The State Office Building in Juneau is seen on Tuesday, Jan. 16, 2024. (Photo by James Brooks/Alaska Beacon)

The State Office Building in Juneau is seen on Tuesday, Jan. 16, 2024. (Photo by James Brooks/Alaska Beacon)

A state commission is recommending automatic inflation-driven raises and salary cuts for Alaska’s governor, lieutenant governor, members of the state Legislature and top officials at state agencies.

The recommendation, approved by the three members of the State Officers Compensation Commission on Wednesday, will become effective after the 2026 state election unless the Alaska Legislature and Gov. Mike Dunleavy enact a law disapproving the decision.

“If we’re really going to have a system where anybody can run (for office) and be able financially to do it, we have to have salaries that are commensurate to that need,” said Larry LeDoux, a member of the commission. 

Alaska’s governor currently is paid approximately $176,000 per year in salary. The lieutenant governor’s salary is approximately $140,000, and the salaries of state commissioners — in charge of agencies — are approximately $168,000 per year. State legislators receive $84,000 per year in salary.

Under Wednesday’s vote, each of those figures will be regularly adjusted according to the Anchorage Consumer Price Index, a measure of inflation.

The salary commission is required by law to meet regularly, but before 2022, it had been over a decade since the last salary adjustment.

As a result, the commission recommended significant raises for top state officials to make up for inflation in the intervening years. In addition, it recommended increases for legislators that were substantially higher than inflation. The state Legislature failed to block the recommended raises.
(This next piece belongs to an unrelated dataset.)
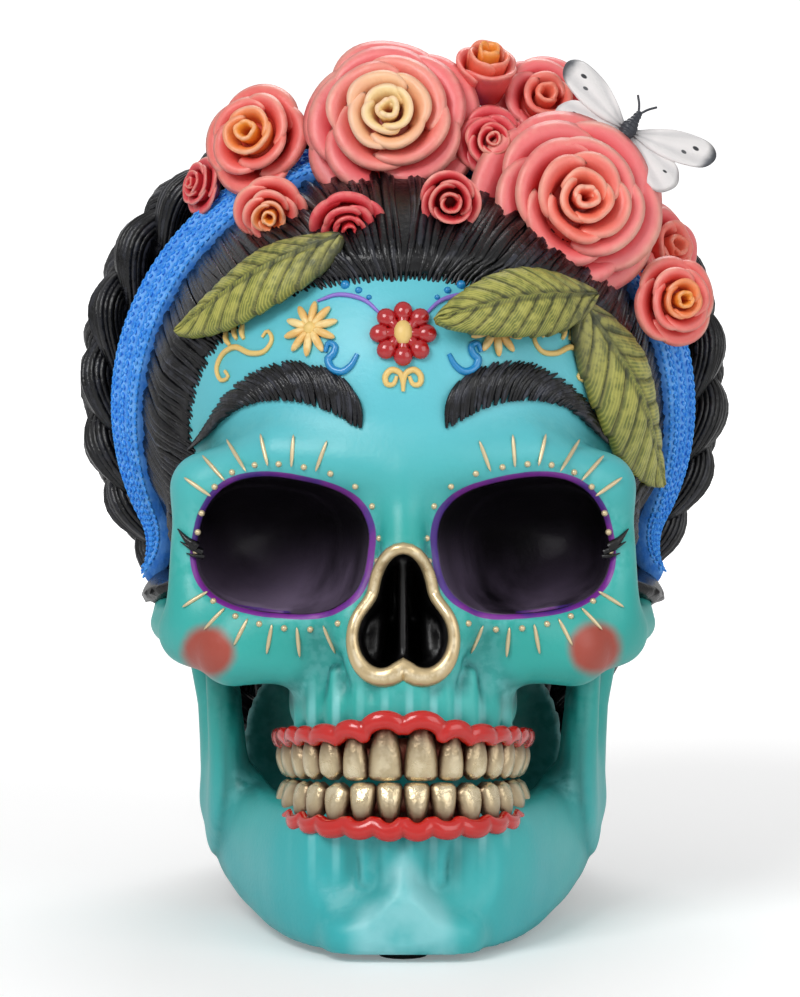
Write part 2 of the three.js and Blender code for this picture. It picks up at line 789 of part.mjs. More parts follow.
function makeBrow(side, extra) {
  const rows = browShares.map(([x, z], i) => {
    const seat = frontSeat(boneForm, side * x * headWidth, z * headHeight);
    return { ...seat, half: (browHeight * browHeightShares[i]) / 2 + extra };
  });
  const rings = rows.map(({ point, normal, half }) => {
    const centre = point.clone().addScaledVector(normal, glueGap);
    const across = normal.clone().cross(up.clone().cross(normal).normalize());
    const out = normal.clone().multiplyScalar(browThickness / 2 + extra);
    return oval(centre, across.multiplyScalar(half), out, 8);
  });
  return skin(rings);
}

const rimSteps = 16;
function makeNoseRim(extra) {
  const inside = (x, z) => {
    const q = new THREE.Vector3(Math.abs(x), 0, z);
    const top = place(noseTopShare).setY(0);
    const lobe = place(noseLobeShare).setY(0);
    const topHalf = new THREE.Vector3(noseWidth / 2, headLength, noseHeight / 2);
    const lobeHalf = new THREE.Vector3(noseLobeWidth / 2, headLength, noseLobeHeight / 2);
    return Math.min(lumpDistance(q, top, topHalf), lumpDistance(q, lobe, lobeHalf));
  };
  const centre = place(noseTopShare).lerp(place(noseLobeShare).setX(0), 1 / 2);
  const rings = Array.from({ length: rimSteps + 1 }, (_, i) => {
    const angle = ((i % rimSteps) / rimSteps) * Math.PI * 2 + Math.PI / 2;
    const ray = new THREE.Vector3(Math.cos(angle), 0, Math.sin(angle));
    let reach = noseHeight;
    for (let step = 0; step < marchSteps; step++) {
      reach -= (inside(centre.x + ray.x * reach, centre.z + ray.z * reach) - noseRimWidth / 2) * marchShare;
    }
    const seat = frontSeat(boneForm, centre.x + ray.x * reach, centre.z + ray.z * reach);
    const out = ray.clone().multiplyScalar(noseRimWidth / 2 + extra);
    const deep = new THREE.Vector3(0, noseRimDepth / 2 + extra, 0);
    return oval(seat.point.addScaledVector(forward, noseRimDepth / 4), out, deep, 5);
  });
  return ringSkin(rings.slice(0, rimSteps));
}

// A skin over rings that close on themselves, as on a hoop.
function ringSkin(rings) {
  const count = rings[0].length;
  const faces = [];
  rings.forEach((_, r) => {
    const next = (r + 1) % rings.length;
    for (let i = 0; i < count; i++) {
      const j = (i + 1) % count;
      const [a, b, c, d] = [r * count + i, r * count + j, next * count + j, next * count + i];
      faces.push(a, b, c, a, c, d);
    }
  });
  const geometry = new THREE.BufferGeometry().setFromPoints(rings.flat());
  geometry.setIndex(faces);
  return toSolid(geometry);
}

// A blossom of round petals on a spot of the forehead. Each ring is a share of its radius and of its height.
const blossomShares = [
  [0.35, 0.7],
  [0.75, 1],
  [1, -0.8],
];
const petalShares = [0.68, 1.04]; // the outline over one petal
function makeBlossom([x, z], petals, radius, extra) {
  const seat = frontSeat(boneForm, x * headWidth, z * headHeight);
  const turn = turnTo(seat.normal);
  const columns = petals * petalShares.length;
  const rings = blossomShares.map(([wide, tall]) =>
    Array.from({ length: columns }, (_, i) => {
      const angle = (i / columns) * Math.PI * 2;
      const reach = (radius + extra) * wide * petalShares[i % petalShares.length];
      const height = ornamentHeight * tall + extra * Math.sign(tall);
      return new THREE.Vector3(Math.cos(angle) * reach, Math.sin(angle) * reach, height)
        .applyQuaternion(turn)
        .add(seat.point);
    }),
  );
  return skin(rings);
}

function makeBlossomCentre([x, z], radius) {
  const seat = frontSeat(boneForm, x * headWidth, z * headHeight);
  const centre = seat.point.clone().addScaledVector(seat.normal, ornamentHeight / 2);
  return ball(centre, new THREE.Vector3(radius, radius, radius), turnTo(seat.normal));
}

// A raised line on the forehead through spots seen from the front, thin at both ends.
function makeScroll(spotShares, radius) {
  const points = smooth(spotShares.map(([x, z]) => new THREE.Vector3(x * headWidth, 0, z * headHeight)), 11);
  const seated = points.map((p) => {
    const seat = frontSeat(boneForm, p.x, p.z);
    return seat.point.addScaledVector(seat.normal, glueGap);
  });
  const radii = seated.map((_, i) => radius * (0.55 + 0.45 * Math.sin((i / (seated.length - 1)) * Math.PI)));
  return rod(seated, radii, 5);
}

// Flowers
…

Speaking Wednesday, LeDoux said he believes there is significant political pressure to keep salaries low, “so the system hasn’t worked well in the past.”

Inflation adjustments will allow gradual, small raises instead of the large bump that occurred two years ago. 
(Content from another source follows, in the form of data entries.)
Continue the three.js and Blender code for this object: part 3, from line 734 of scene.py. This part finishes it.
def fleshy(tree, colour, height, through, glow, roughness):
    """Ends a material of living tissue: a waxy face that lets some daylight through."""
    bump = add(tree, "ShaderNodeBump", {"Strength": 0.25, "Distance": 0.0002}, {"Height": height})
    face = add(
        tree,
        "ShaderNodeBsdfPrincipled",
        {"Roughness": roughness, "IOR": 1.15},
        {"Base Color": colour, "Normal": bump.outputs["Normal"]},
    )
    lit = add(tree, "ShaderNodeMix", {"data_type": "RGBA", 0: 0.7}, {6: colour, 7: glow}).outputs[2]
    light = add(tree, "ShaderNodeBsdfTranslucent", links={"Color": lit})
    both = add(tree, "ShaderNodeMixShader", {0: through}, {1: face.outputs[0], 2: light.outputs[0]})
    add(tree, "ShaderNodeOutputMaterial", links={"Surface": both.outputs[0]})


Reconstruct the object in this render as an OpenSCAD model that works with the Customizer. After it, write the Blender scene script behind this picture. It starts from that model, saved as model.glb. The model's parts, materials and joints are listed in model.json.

Lynn Gattis, a former state legislator and member of the commission, noted during Wednesday’s meeting that the CPI may change downward as well as upward, meaning that the commission’s proposed adjustment could result in salary cuts as well as increases.

Since 1960, according to the U.S. Bureau of Labor Statistics, the Anchorage CPI has posted a year-over-year decline only once, during the COVID-19 pandemic. 
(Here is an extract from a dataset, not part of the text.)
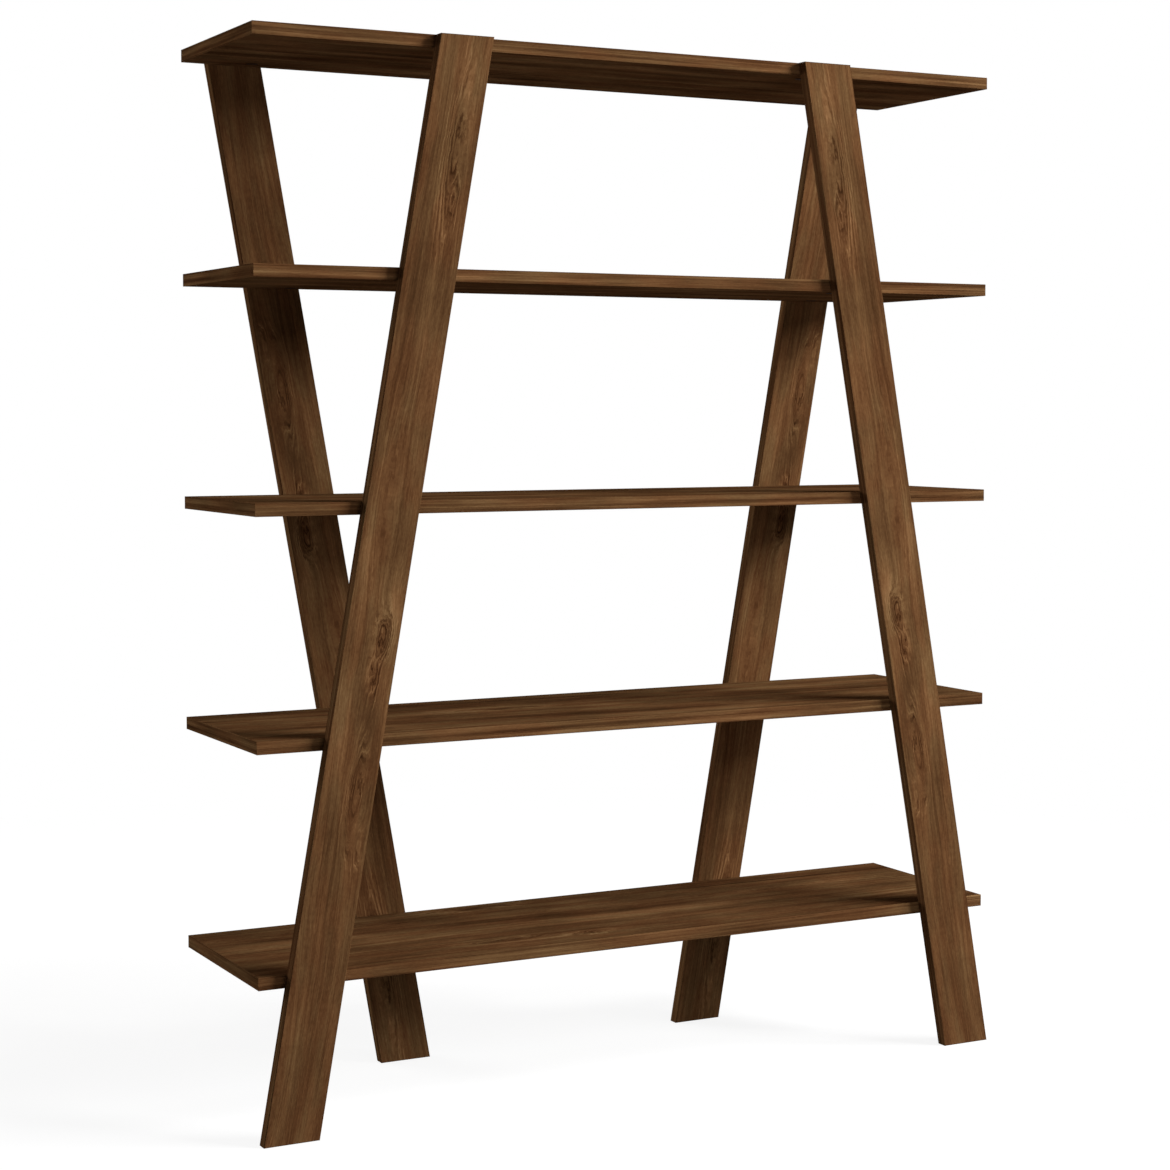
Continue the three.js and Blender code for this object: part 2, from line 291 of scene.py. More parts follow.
def make_walnut_group():
    """Tone = 1/2 + contrast * noise layers + light flanks and rings - hearts, dark rings and lines.

    Each layer adds amount * (noise(along * waves, growth * waves) - 1/2). The tone then picks the
    colour from a ramp of four browns.
    """
    tree, w, entry, leave = new_group(
        "walnut",
        {
            "Along": NUMBER,
            "Across": NUMBER,
            "Growth": NUMBER,
            "Figure": NUMBER,
            "Contrast": NUMBER,
        },
        {"Colour": COLOUR, "Height": NUMBER},
    )
    along, across, growth, figure = (entry[n] for n in ("Along", "Across", "Growth", "Figure"))
    grain = 0.0
    for waves_along, waves_across, detail, amount in NOISE_LAYERS:
        layer = w.noise(w.spread(along, growth, (waves_along, waves_across)), detail=detail)
        grain = w.maths("MULTIPLY_ADD", w.maths("SUBTRACT", layer, 0.5), amount, grain)
    tone = w.maths("MULTIPLY_ADD", grain, entry["Contrast"], 0.5)

    breaks = w.noise(w.spread(along, growth, BREAK_WAVES), detail=2)
    wobble = w.noise(w.spread(along, across, WOBBLE_WAVES), detail=2)
    wobble = w.maths("MULTIPLY", wobble, RING_WOBBLE)
    turn = w.maths("FRACT", w.maths("ADD", w.maths("DIVIDE", growth, RING_SPACING), wobble))
    turn = w.maths("ABSOLUTE", w.maths("SUBTRACT", turn, 0.5))
    broken = w.remap(breaks, *BREAKS)
    ring = w.maths("MULTIPLY", w.remap(turn, *RING_EDGE, 1.0, 0.0), broken)
    ring = w.maths("MULTIPLY", ring, w.remap(figure, *RINGS))
    pale = w.maths("MULTIPLY", w.remap(turn, *PALE_EDGE), broken)
    pale = w.maths("MULTIPLY", pale, w.remap(figure, *PALE_LINES))

    crest = w.noise(w.spread(along, growth, LINE_WAVES), detail=1)
    crest = w.maths("ABSOLUTE", w.maths("SUBTRACT", crest, 0.5))
    line = w.remap(crest, 0.0, LINE_WIDTH, 1.0, 0.0)
    line = w.maths("MULTIPLY", line, w.remap(across, *LINED_FIELD, *LINED_SHARE))
    gaps = w.noise(w.spread(along, growth, GAP_WAVES), detail=2)
    line = w.maths("MULTIPLY", line, w.remap(gaps, *GAPS))

    flank = w.maths("MULTIPLY", w.remap(figure, *FLANK_RISE), w.remap(figure, *FLANK_FALL))
    heart = w.remap(figure, *HEARTS)
    parts = (flank, pale, heart, ring, line)
    amounts = (FLANK_LIGHT, PALE_LINE, HEART_DARK, RING_DARK, LINE_DARK)
    for part, amount in zip(parts, amounts):
        tone = w.maths("MULTIPLY_ADD", part, amount, tone)
    browns = (DARK_WALNUT, BROWN_WALNUT, WARM_WALNUT, PALE_WALNUT)
    colour = w.ramp(tone, list(zip(TONE_STOPS, browns)))
    hue = w.noise(w.spread(along, across, HUE_WAVES), detail=2)
    tint = w.mix(w.remap(hue, *HUES), RED_TINT, GOLD_TINT)
    colour = w.vector("MULTIPLY", colour, tint)
    height = w.maths("SUBTRACT", grain, w.maths("ADD", ring, line))
    for name, value in (("Colour", colour), ("Height", height)):
        tree.links.new(value, leave[name])
    return tree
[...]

“I struggle with automatic increases,” Gattis said after the vote, but explained that if the state wants to attract quality commissioners, she believes that it needs to pay more.

“We’re talking about looking for quality people that will take a leave of absence from their jobs for a couple years. And nobody’s doing that for an amount of money that keeps them from feeding their kids and paying their mortgages,” she said.

In the Alaska Capitol, legislators are considering whether the wages of regular state employees should be raised to fill a significant number of vacant positions. A review of state salaries, ordered by the Alaska Legislature in 2023, is overdue from Gov. Dunleavy’s office.

Gattis deferred comment on the broader salary issue.

“We stayed inside our box and did what we were supposed to do,” she said.

The commission doesn’t have control of ordinary workers’ salaries, LeDoux said.

“It’s not an issue that I have control of — the governor and Department of Administration and their employee groups. That’s far out of our bailiwick. We’re just trying to do what we believe is right with the charge that we’ve been given as commissioners on the salary commission,” he said.